Hujan Kritik dan Banjir Kekesalan Warnai Rontoknya 26 Perkara Pilkada di MK

Kamis, 21 Januari 2016 – 22:12 WIB
Ilustrasi. Foto: dok/JPG

jpnn.com - SUASANA sidang kedua pembacaan putusan perselisihan hasil pemilihan kepala daerah (PHP) di Mahkamah Konstitusi (MK), Kamis (21/1) tak seramai sidang-sidang sebelumnya saat Majelis Hakim memeriksa dalil pemohon. 

Bahkan sejak Ketua Majelis Hakim MK Arief Hidayat membuka sidang pukul 09.00 WIB, kursi yang selama ini diperuntukkan bagi kuasa hukum pemohon, banyak yang kosong. Hanya beberapa yang terlihat menghadiri sidang. 

BACA JUGA: Honorer K2 Serukan Jihad, Pak Menteri...Sakitnya Tuh di Sini

Mereka seolah telah memprediksi MK akan memutus menolak gugatan para pemohon dan mengabulkan eksepsi pihak termohon serta pihak terkait. Seperti yang terjadi pada pembacaan putusan Senin (18/1) kemarin, seluruh gugatan ditolak. 35 perkara ditolak karena alasan tidak memenuhi ketentuan batas waktu pengajuan perkara 3x24 jam. Sementara lima gugatan gugur karena pemohon menarik kembali gugatannya. 

Tebakan sepinya kehadiran kuasa hukum pemohon sepertinya mendekati kebenaran. Terbukti, dari 26 perkara yang dibacakan, Majelis Hakim MK kembali menyatakan menolak gugatan para pemohon. Tak ada satupun perkara yang diterima untuk dapat mengikuti sidang pengujian selanjutnya. 

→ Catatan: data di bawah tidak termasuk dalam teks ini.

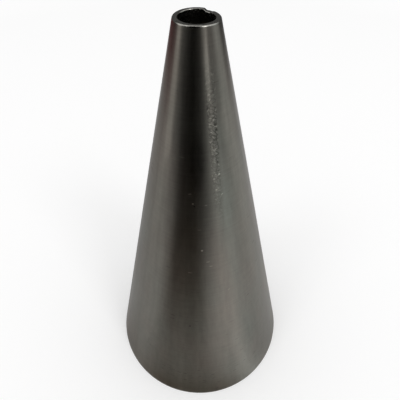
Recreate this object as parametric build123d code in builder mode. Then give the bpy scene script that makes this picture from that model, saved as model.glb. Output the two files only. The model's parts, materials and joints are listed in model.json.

BACA JUGA: Tiga Kabupaten Menolak, di Sini Pemukiman Eks Gafatar Dijaga Warga

Bahkan alasan penolakan juga hanya satu, permohonan tak memenuhi syarat sebagaimana diatur dalam Pasal 158 Undang-Undang Nomor 8 Tahun 2015 tentang Pemilihan Gubernur, Bupati dan Wali Kota dan Pasal 6 Peraturan MK Nomor 1 Tahun 2015 tentang Pedoman Beracara dalam Perkara Perselisihan Hasil Pilkada. Dengan demikian sampai sejauh ini sudah 66 perkara pilkada yang digugurkan MK, dari total 147 gugatan yang dilayangkan para calon kepala daerah.

"MK terlebih dahulu mempertimbangkan eksepsi pihak termohon dan pihak terkait, bahwa pengaduan tidak memenuhi syarat pasal 158 UU Nomor 8 Tahun 2015 dan pasal 6 PMK Nomor 1 Tahun 2015," ujar Majelis Hakim MK Wahiduddin Adams, saat membacakan pertimbangan putusan untuk perkara gugatan hasil Pilkada Batanghari, Jambi, Kamis (21/1). 

BACA JUGA: Paksa Anak Putus Sekolah, Gabung Gafatar ke Kalimantan

Atas pertimbangan tersebut, Ketua Majelis Hakim MK Arief Hidayat kemudian membacakan putusan. Menyatakan mengabulkan eksepsi pihak termohon dan pihak terkait, serta menyatakan permohonan pemohon tak dapat diterima. 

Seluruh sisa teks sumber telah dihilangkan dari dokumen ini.